“Antes de la fiesta de la Pascua, sabiendo Jesús que había llegado la hora de pasar de este mundo al Padre, habiendo amado a los suyos que estaban en el mundo, los amó hasta el extremo. Estaban cenando, ya el diablo había metido en la cabeza a Judas Iscariote, el de Simón, que lo entregara, y Jesús, sabiendo que el Padre había puesto todo en sus manos, que venía de Dios y a Dios volvía, se levanta de la cena, se quita el manto y, tomando una toalla, se la ciñe; luego echa agua en la jofaina y se pone a lavarles los pies a los discípulos, secándoselos con la toalla que se había ceñido. Llegó a Simón Pedro, y éste le dijo: «Señor, ¿lavarme los pies tú a mí? ». Jesús le replicó: «Lo que yo hago tú no lo entiendes ahora, pero lo comprenderás más tarde». Pedro le dijo: «No me lavarás los pies jamás». Jesús le contestó: «Si no te lavo, no tienes nada que ver conmigo». Simón Pedro le dijo: «Señor, no solo los pies, sino también las manos y la cabeza». Jesús le dijo: «Uno que se ha bañado no necesita lavarse más que los pies, porque todo él está limpio. También vosotros estáis limpios, aunque no todos». Porque sabía quién lo iba a entregar, por eso dijo: «No todos estáis limpios». Cuando acabó de lavarles los pies, tomó el manto, se lo puso otra vez y les dijo: «¿Comprendéis lo que he hecho con vosotros? Vosotros me llamáis “el Maestro” y “el Señor”, y decís bien, porque lo soy. Pues si yo, el Maestro y el Señor, os he lavado los pies, también vosotros debéis lavaros los pies unos a otros; os he dado ejemplo para que lo que yo he hecho con vosotros, vosotros también lo hagáis» (Jn 13, 1-15).
Hay un momento en la pascua judía en el que un niño, normalmente el más pequeño, toma una jofaina y una toalla y lava las manos al cabeza de familia, que preside la celebración.
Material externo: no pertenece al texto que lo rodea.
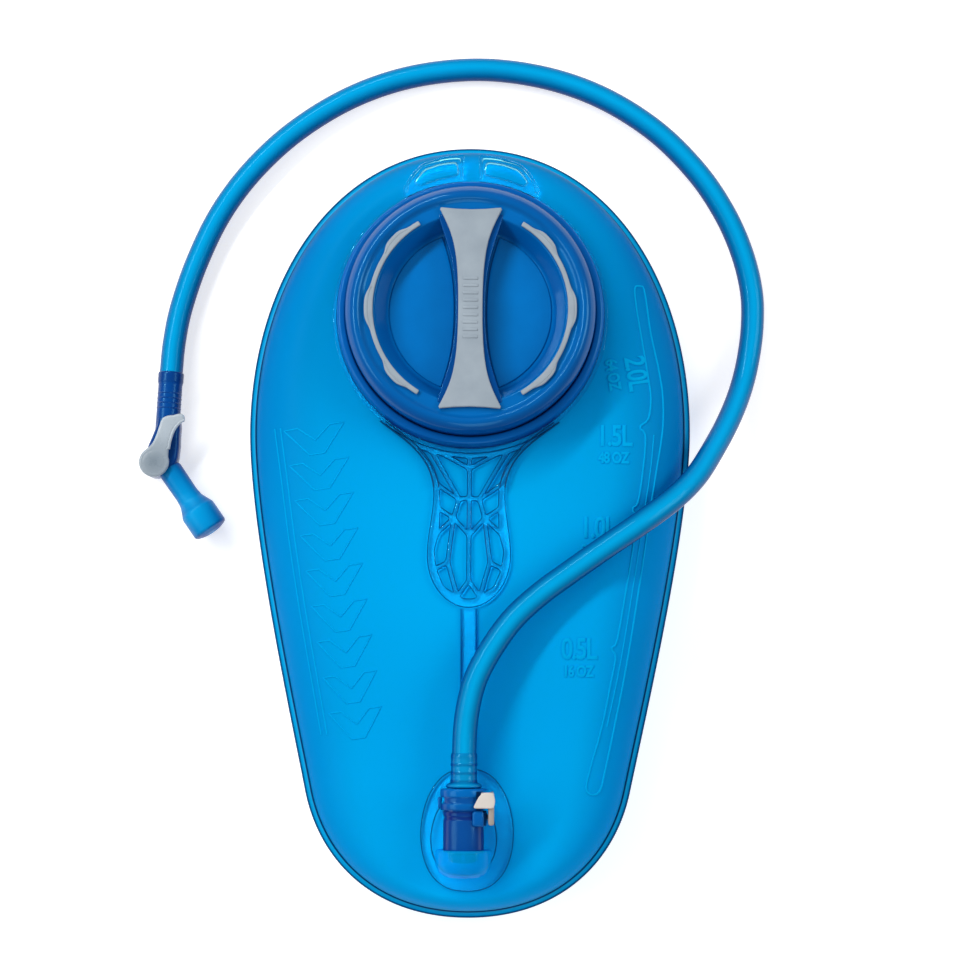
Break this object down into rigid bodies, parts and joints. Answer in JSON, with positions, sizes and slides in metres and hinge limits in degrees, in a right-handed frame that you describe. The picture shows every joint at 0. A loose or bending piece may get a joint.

Es en ese preciso momento cuando Jesús se levanta y se pone a lavar los pies a sus discípulos; podemos comprender el escándalo de Pedro y su rotunda negativa a dejarse lavar, pues “el Maestro” y “el Señor” está asumiendo el papel del más pequeño, del último; ¿qué clase de Mesías salvador es este que se pone a los pies de los demás, lejos de reclamar honores para sí?; ¡qué lejos está lo que contemplan sus ojos de lo que él había imaginado!, no lo comprende, le escandaliza; pero lo comprenderá más adelante.
Algo parecido es lo que me ha sucedido en el transcurso de mi vida; siempre quise destacar, tener éxito, ser considerado por los demás y que todo girara en torno a mí. No soportaba la humillación y la frustración que me producían mis fracasos, o que los demás no fueran como yo quería y, además, cuando las cosas salían como yo quería, resulta que me encontraba igual de vacío. Todos mis proyectos de vida se habían venido abajo; no comprendía nada de nada, solo sabía que la insatisfacción era mi compañera de viaje y no lograba quitármela de encima.
Sería un poco largo contar ahora toda mi vida y por eso no voy a hacerlo en estas breves líneas; solo diré que el día que me encontré de golpe con el amor de Dios algo cambió dentro de mí y empecé a comprender cosas que antes ni siquiera me había molestado en pensar porque me parecían absurdas; siempre había creído que el motivo de mi insatisfacción estaba fuera de mí y me consideraba una víctima de los demás y del tiempo que me había tocado vivir. Descubrí dentro de mí algo que siempre había estado allí y que yo jamás había visto: el pecado, que me hacía odiar a los demás y odiarme a mí mismo; también comprendí que Dios no llevaba la cuenta de mis pecados, sino que me perdonaba y los olvidaba. Esto hizo que cayeran los muros que yo había levantado a mi alrededor y empecé a ver al otro como mi hermano, no como mi enemigo; la lista agravios y afrentas que había ido elaborando a lo largo de mi vida desapareció de repente, y pude experimentar que ciertamente el yugo de Jesucristo es suave y su carga ligera, empecé a comprender lo que es vivir en Paz.
Como consecuencia de esto sucedió otra cosa, no menos importante: siempre había pensado que la felicidad vendría por el éxito y la ausencia de problemas, en resumidas cuentas, por tener el mundo a mi servicio. Ahora se me abría un panorama nuevo: ser yo quien estuviera a los pies de los demás, justo lo contrario de lo que había estado buscando toda mi vida. Solo puedo decir que, a pesar de que soy un perezoso y un burgués, he encontrado la paz y la plenitud sirviendo a los demás sin esperar que me sirvan a mí; ciertamente vale la pena intentar imitar a aquél que me amó hasta el extremo.